# Finishing rock to exposed brick



## Easy Gibson (Dec 3, 2010)

aptpupil said:


> Blue tape on the brick for easier clean up.


I tried that and the brick laughed at the tape for trying to stick to it.

The mud cleanup was a totally acceptable thing for me. I scored it with a razor then gently scraped it with a putty knife. Like I said before, it seems like it would take forever, but it was actually really fast. I did 30' in barely as many minutes. Sponged the entire way after I scraped. First with a wipe, then with a blot. It looks magnificent.

Thanks, 'top, I'm so happy with how this turned out I think I may start advertising for this.
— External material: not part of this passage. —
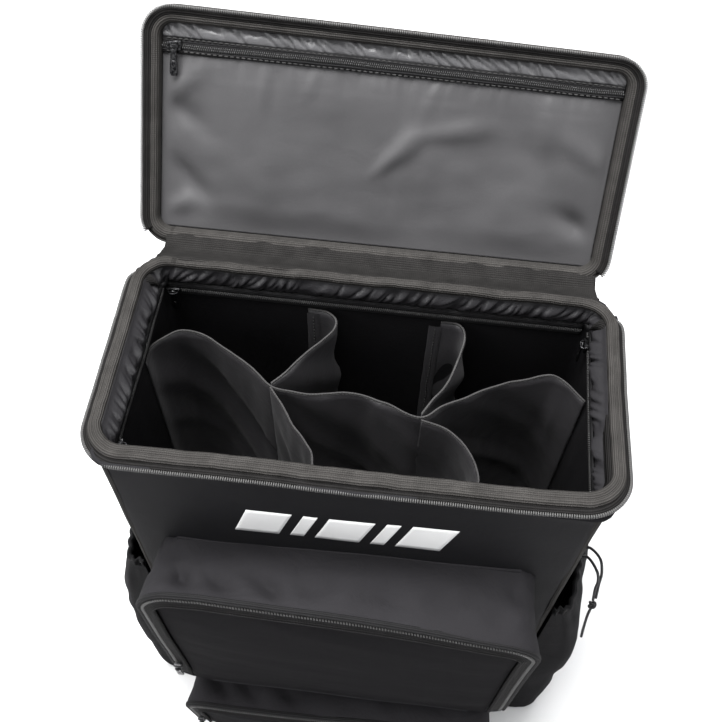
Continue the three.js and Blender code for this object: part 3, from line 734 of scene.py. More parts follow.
for index, (name, plan) in enumerate(divider_plans.items()):
    line = smooth_line([(x, y, 0.0) for x, y in plan], 12)
    gaps = [0.0]
    for a, b in zip(line, line[1:]):
        gaps.append(gaps[-1] + (b - a).length)
    total = gaps[-1]
    points, sideways = [], []
    for i in range(len(line)):
        ahead = (line[min(i + 1, len(line) - 1)] - line[max(i - 1, 0)]).normalized()
        sideways.append(Vector((-ahead.y, ahead.x, 0.0)))
    for row in range(DIVIDER_ROWS):
        share = row / (DIVIDER_ROWS - 1)
        for at, side, length in zip(line, sideways, gaps):
            ends = min(1.0, length / 0.02, (total - length) / 0.02)
            z = DIVIDER_FOOT + share * (divider_top(length, index) - DIVIDER_FOOT)
            slanted = length - 0.95 * (DIVIDER_TOP - z)
            slack = 0.0042 * noise.noise(Vector((length / 0.045, z / 0.16, index * 3.1)))
            slack += 0.0110 * noise.noise(Vector((slanted / 0.028, z / 0.30, index * 1.3)))
            slack += 0.0012 * noise.noise(Vector((length / 0.011, z / 0.035, index * 2.2)))
            slack *= ends * (0.12 + 0.88 * math.sin(math.pi * min(1.0, share * 0.95)))
            points.append((at.x + side.x * slack, at.y + side.y * slack, z))
    edge = points[-len(line):]
    node_name = "long_divider" if name == "long" else f"cross_divider_{name}"
    sheet = mesh_piece(f"divider_{name}_cloth", points, grid_faces(DIVIDER_ROWS, len(line)), divider_black,
                       "bag", "lining_fabric", [node_name])
    thicken(sheet, DIVIDER_THICK, 0.0)
    sides = [tuple(side) for side in sideways]
    upwards = np.tile((0.0, 0.0, 1.0), (len(edge), 1))
    hem = bead(f"divider_{name}_overlock", np.array(edge) - (0, 0, 0.0006), upwards, sides, overlock_grey,
               "bag", "lining_fabric", wide=0.0021, high=0.0013)


# ---------------------------------------------------------------- divider flanges
# Where a short divider meets the front or the back wall, its end is folded into a flat
# flange and stitched down, which shows as an upright ridge with a row of thread.
thread_grey = cloth_material("thread_grey", (0.030, 0.0295, 0.029), 0.6, patch=0.004, unevenness=0.4,
                             threads=4000.0, weave_bump=0.4)


def stitches(name, line, outward, body, slot, long=0.0030, gap=0.0012, thick=0.0005, place=lambda p: p):
    """Row of short thread stitches lying on a line, each a flattened grain with rounded ends."""
    line = np.array(line, float)
    steps = np.concatenate([[0.0], np.cumsum(np.linalg.norm(np.diff(line, axis=0), axis=1))])
    outward = np.array(outward, float)
    if outward.ndim == 1:
        outward = np.tile(outward, (len(line), 1))
    points, faces = [], []
    for begin in np.arange(gap, steps[-1] - long, long + gap):
        at = [np.array([np.interp(begin + long * share, steps, line[:, i]) for i in range(3)])
              for share in (0.0, 0.2, 0.8, 1.0)]
        up = np.array([np.interp(begin, steps, outward[:, i]) for i in range(3)])
        ahead = at[3] - at[0]
        ahead /= np.linalg.norm(ahead)
        side = np.cross(up, ahead)
        base = len(points)
        for p, wide in zip(at, (0.35, 1.0, 1.0, 0.35)):
            for o, u in ((-1, 0.1), (-0.5, 0.9), (0.5, 0.9), (1, 0.1)):
                points.append(place(p + side * o * wide * thick + up * u * wide * thick))
        for i in range(3):
            for k in range(3):
                a = base + i * 4 + k
                faces.append((a, a + 1, a + 5, a + 4))
        faces.append((base + 3, base + 2, base + 1, base))
        faces.append((base + 12, base + 13, base + 14, base + 15))
    return mesh_piece(name, points, faces, thread_grey, body, slot)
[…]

Really gives the room a pop.


----------



## Sir Mixalot (Jan 6, 2008)

Turned out real nice Easy! :thumbup:


----------



## Big Shoe (Jun 16, 2008)

You Da Man...........:notworthy:notworthy:notworthy


----------



## TiM Management (Jul 18, 2013)

What youre looking for is a product called "tear away". Youre going to finish the rock about 1/8th"-1/4" short of the brick. Get some 3M glue, soray it to the surface area of the drywall then on the back sode of the tear away. Let the glue thack up for a minute or two put the tear away against the block so that the short tab that tears away is exposed and let it dry. Spackle to the tear away then tear off the edge and it leaves and extremely nice finish up against brick. This works with anything pretty much. Windows, brick, block, steel, etc. Best of luck.


----------



## mnld (Jun 4, 2013)

TiM Management said:


> What youre looking for is a product called "tear away". Youre going to finish the rock about 1/8th"-1/4" short of the brick. Get some 3M glue, soray it to the surface area of the drywall then on the back sode of the tear away. Let the glue thack up for a minute or two put the tear away against the block so that the short tab that tears away is exposed and let it dry. Spackle to the tear away then tear off the edge and it leaves and extremely nice finish up against brick. This works with anything pretty much. Windows, brick, block, steel, etc. Best of luck.


I think Easy's finish looks way better than tearaway.


----------



## Snobnd (Jul 1, 2008)

That came out really nice... scribing the sheetrock you will certainly minimize the crack that will show up in the future.


----------